== AIM OF THE TASK ==
Below this line is the material. Write out only its lines from the one containing "obj.matrix_world = Matrix.Identity(4)" through the one containing "LEGS = [(end, side)", both kept, exactly.
* start *
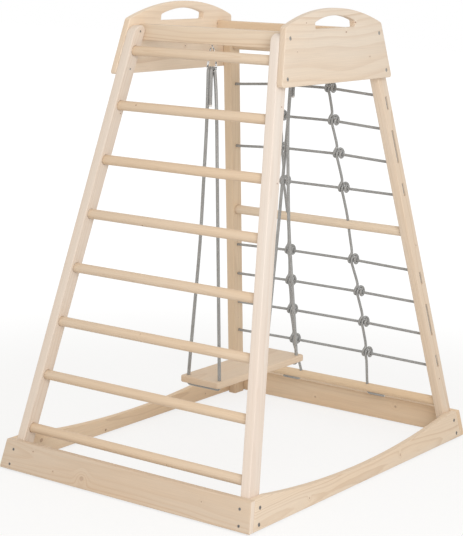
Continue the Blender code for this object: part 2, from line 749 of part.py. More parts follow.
# For each end: X of the two strands over the bow, then points that the strand to the
# hole at +X and the strand to the hole at -X pass, both for the front end's side.
ROPE_RUNS = {
    "front": (0.0050, -0.0066,
              [(0.0090, ROPE_IN, 1.272), (0.0165, ROPE_IN - 0.0015, 1.200), (0.0420, -0.2275, 0.750)],
              [(-0.0240, -0.2330, 0.750), (-0.0076, ROPE_OUT, 1.120), (-0.0066, ROPE_OUT, 1.215)]),
    "back": (0.0066, -0.0050,
             [(0.0085, ROPE_IN, 1.272), (-0.0015, -0.2205, 1.100), (0.0140, -0.2255, 0.750)],
             [(-0.0320, -0.2330, 0.750), (-0.0080, ROPE_OUT, 1.150), (-0.0050, ROPE_OUT, 1.215)]),
}


def swing_rope(name, end, sy):
    """One rope: a laid-back tail, over the carabiner, down, under the seat and up."""
    tail_x, main_x, right_run, left_run = ROPE_RUNS[end]
    bow = Vector((tail_x, -HOOK_Y, BOW_Z))
    hole = -SEAT_HOLE_Y
    seat_bottom = SEAT_TOP - SEAT_THICK
    bend = 0.0075
    run = seat_bottom - bend

    route = [Vector((tail_x, ROPE_OUT, ROPE_TAIL)), Vector((tail_x, ROPE_OUT, 1.225)),
             Vector((tail_x, ROPE_OUT, 1.262))]
    route += ring(bow, OVER_BOW, 180, 0, 6, Y_AXIS, Z_AXIS)
    route += smooth_route(right_run + [(SEAT_HOLE_X, hole, SEAT_TOP + 0.006)], 0.075)
    down = Vector((SEAT_HOLE_X - bend, hole, seat_bottom))
    up = Vector((-SEAT_HOLE_X + bend, hole, seat_bottom))
    route += ring(down, bend, 0, -90, 3, X_AXIS, Z_AXIS)
    route += [Vector((0.02, hole, run)), Vector((-0.02, hole, run))]
    route += ring(up, bend, 270, 180, 3, X_AXIS, Z_AXIS)
    route += smooth_route([(-SEAT_HOLE_X, hole, SEAT_TOP + 0.006)] + left_run
                          + [(main_x, ROPE_OUT, BOW_Z - 0.008)], 0.075)
    tube(name, [Vector((p.x, -sy * p.y, p.z)) for p in route], ROPE_RADIUS, 2)
    print(name, "least gap to itself", round(least_gap(route, ROPE_RADIUS, 0.03) * 1000, 2), "mm")
    length = sum((b - a).length for a, b in zip(route, route[1:]))
    print(name, "length", round(length, 3), "m")


for end, sy in ENDS.items():
    eye(f"swing_eye_{end}", sy)
    carabiner(f"carabiner_{end}", sy)
    gate(f"carabiner_gate_{end}", sy)
    swing_rope(f"swing_rope_{end}", end, sy)

bm = bmesh.new()
bmesh.ops.create_cube(bm, size=1, matrix=Matrix.Diagonal(
    (SEAT_WIDTH, SEAT_LENGTH, SEAT_THICK, 1)))
upright = [e for e in bm.edges if abs(e.verts[0].co.z - e.verts[1].co.z) > 0.001]
bmesh.ops.bevel(bm, geom=upright, offset=0.014, offset_type="OFFSET", segments=3,
                profile=0.5, affect="EDGES", material=-1)
rim = [e for e in bm.edges if sorted(round(abs(f.normal.z)) for f in e.link_faces) == [0, 1]]
bmesh.ops.bevel(bm, geom=rim, offset=0.004, offset_type="OFFSET", segments=1,
                profile=0.5, affect="EDGES", material=-1)
bmesh.ops.translate(bm, vec=(0, 0, SEAT_TOP - SEAT_THICK / 2 - SWING_AXIS_Z), verts=bm.verts)
seat = object_from(bm, "swing_seat", PINE_MAT)
seat.location = (0, 0, SWING_AXIS_Z)
seat_holes = []
for hx in (-SEAT_HOLE_X, SEAT_HOLE_X):
    for hy in (-SEAT_HOLE_Y, SEAT_HOLE_Y):
        seat_holes.append(cylinder("seat_hole", (hx, hy, SEAT_TOP + 0.01),
                                   (hx, hy, SEAT_TOP - SEAT_THICK - 0.01),
                                   ROPE_RADIUS + 0.0009, 10, guide=True))
cut(seat, seat_holes)
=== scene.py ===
"""Looks of an indoor play tower: pine frame, ladder, rope net and plank swing.

Lengths are in metres. X runs along the ladder's rungs, Y from the ladder to the net, Z up.
"""

import logging
import math
import random
from collections import defaultdict
from collections.abc import Callable
from dataclasses import dataclass
from enum import Enum

import bmesh
import bpy
from mathutils import Matrix, Vector


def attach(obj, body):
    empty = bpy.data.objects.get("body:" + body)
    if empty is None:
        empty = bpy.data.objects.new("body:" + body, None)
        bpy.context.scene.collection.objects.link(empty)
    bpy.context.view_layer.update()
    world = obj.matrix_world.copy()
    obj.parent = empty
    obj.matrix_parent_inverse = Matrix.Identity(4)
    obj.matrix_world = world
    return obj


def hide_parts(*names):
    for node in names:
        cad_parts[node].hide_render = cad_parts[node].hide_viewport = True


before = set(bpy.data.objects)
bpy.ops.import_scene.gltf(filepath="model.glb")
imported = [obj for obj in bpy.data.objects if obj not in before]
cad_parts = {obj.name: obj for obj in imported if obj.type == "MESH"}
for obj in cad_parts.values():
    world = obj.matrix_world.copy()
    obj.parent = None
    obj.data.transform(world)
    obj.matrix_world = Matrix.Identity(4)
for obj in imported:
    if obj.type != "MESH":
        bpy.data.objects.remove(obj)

LOG = logging.getLogger("play_tower")
X_AXIS = Vector((1, 0, 0))
Y_AXIS = Vector((0, 1, 0))
Z_AXIS = Vector((0, 0, 1))

Socket = bpy.types.NodeSocket
Node = bpy.types.Node
Material = bpy.types.Material
Mesh = bmesh.types.BMesh
Vert = bmesh.types.BMVert
Edge = bmesh.types.BMEdge
Face = bmesh.types.BMFace
Route = list[Vector]
Triple = tuple[float, float, float]
Cutters = dict[str, list[Mesh]]


class Side(Enum):
    """Left and right of the ladder."""

    LEFT = -1
    RIGHT = 1


class End(Enum):
    """Ladder end and net end."""

    FRONT = -1
    BACK = 1


class Body(Enum):
    """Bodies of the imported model."""

    FRAME = "frame"
    SWING = "swing"
    GATE_FRONT = "gate_front"
    GATE_BACK = "gate_back"


LEGS = [(end, side) for end in End for side in Side]


def tag(*places: End | Side) -> str:
    """The part of a node's name that says where it is, such as front_left."""
    return "_".join(place.name.lower() for place in places)


@dataclass(frozen=True)
class TowerSizes:
    """Driving dimensions that the sub-assemblies share."""

    leg_height: float = 1.430
    half_width_base: float = 0.4727
    half_width_top: float = 0.2897
    half_depth_base: float = 0.6483
    half_depth_top: float = 0.2865
    leg_x: float = 0.033
    leg_y: float = 0.054
    board: float = 0.022
    gap: float = 0.0003
    bar_radius: float = 0.016
    bar_sink: float = 0.016
    bar_play: float = 0.0009
    bar_edge: float = 0.001
    bar_sides: int = 56
    hole_over: float = 0.02
    rung_top: float = 1.3495
    rung_pitch: float = 0.1737
    rung_count: int = 8
    beam_bottom: float = 1.382
    beam_top: float = 1.433
    beam: float = 0.033
    cord: float = 0.0095
    groove_depth: float = 0.0054
    eye_wire: float = 0.005
    eye_ring: float = 0.0105
    eye_neck: float = 0.007
    rope: float = 0.011

    @property
    def lean_x(self) -> float:
        """How far a leg leans inwards along X for each metre of height."""
        return (self.half_width_base - self.half_width_top) / self.leg_height

    @property
    def lean_y(self) -> float:
        """How far a leg leans inwards along Y for each metre of height."""
        return (self.half_depth_base - self.half_depth_top) / self.leg_height

    @property
    def tilt_x(self) -> float:
        """Angle of the side planes from upright."""
        return math.atan(self.lean_x)

    @property
    def tilt_y(self) -> float:
        """Angle of the ladder's and the net's planes from upright."""
        return math.atan(self.lean_y)

    @property
    def board_x(self) -> float:
        """A side board's thickness measured along X."""
        return self.board / math.cos(self.tilt_x)

    @property
    def board_y(self) -> float:
        """A front or back board's thickness measured along Y."""
        return self.board / math.cos(self.tilt_y)

    @property
    def beam_y(self) -> float:
        """A beam's thickness measured along Y."""
        return self.beam / math.cos(self.tilt_y)

    @property
    def hook_y(self) -> float:
        """Distance of the screw eyes from the middle, along Y."""
        return self.half_depth(self.beam_bottom) - self.leg_y - self.gap - self.beam_y / 2

    @property
    def swing_axis_z(self) -> float:
        """Height of the line that the swing turns about."""
        return self.beam_bottom - self.eye_neck - self.eye_wire / 2 - 2 * self.eye_ring

    def half_width(self, z: float) -> float:
        """Outer face of a leg at a height, along X."""
        return self.half_width_base - self.lean_x * z

    def half_depth(self, z: float) -> float:
        """Outer face of a leg at a height, along Y."""
        return self.half_depth_base - self.lean_y * z

    def outer_width(self, z: float) -> float:
        """Outer face of a side board at a height, along X."""
        return self.half_width(z) + self.gap + self.board_x

    def leg_middle_y(self, z: float) -> float:
        """Plane through the middle of the legs at one end."""
        return self.half_depth(z) - self.leg_y / 2

    def inner_width(self, z: float) -> float:
        """Inner face of a leg at a height, along X."""
        return self.half_width(z) - self.leg_x

    def lean(self, side_x: int, side_y: int) -> Matrix:
        """Shear that leans an upright piece inwards with the legs.

        Args:
            side_x: 1 or -1 for the right or left side, 0 for none.
            side_y: 1 or -1 for the back or front, 0 for none.

        Returns:
            The shear matrix.
        """
        matrix = Matrix.Identity(4)
        matrix[0][2] = -side_x * self.lean_x
        matrix[1][2] = -side_y * self.lean_y
        return matrix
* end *
== RESPONSE FOR THIS EXERCISE ==
    obj.matrix_world = Matrix.Identity(4)
for obj in imported:
    if obj.type != "MESH":
        bpy.data.objects.remove(obj)

LOG = logging.getLogger("play_tower")
X_AXIS = Vector((1, 0, 0))
Y_AXIS = Vector((0, 1, 0))
Z_AXIS = Vector((0, 0, 1))

Socket = bpy.types.NodeSocket
Node = bpy.types.Node
Material = bpy.types.Material
Mesh = bmesh.types.BMesh
Vert = bmesh.types.BMVert
Edge = bmesh.types.BMEdge
Face = bmesh.types.BMFace
Route = list[Vector]
Triple = tuple[float, float, float]
Cutters = dict[str, list[Mesh]]


class Side(Enum):
    """Left and right of the ladder."""

    LEFT = -1
    RIGHT = 1


class End(Enum):
    """Ladder end and net end."""

    FRONT = -1
    BACK = 1


class Body(Enum):
    """Bodies of the imported model."""

    FRAME = "frame"
    SWING = "swing"
    GATE_FRONT = "gate_front"
    GATE_BACK = "gate_back"


LEGS = [(end, side) for end in End for side in Side]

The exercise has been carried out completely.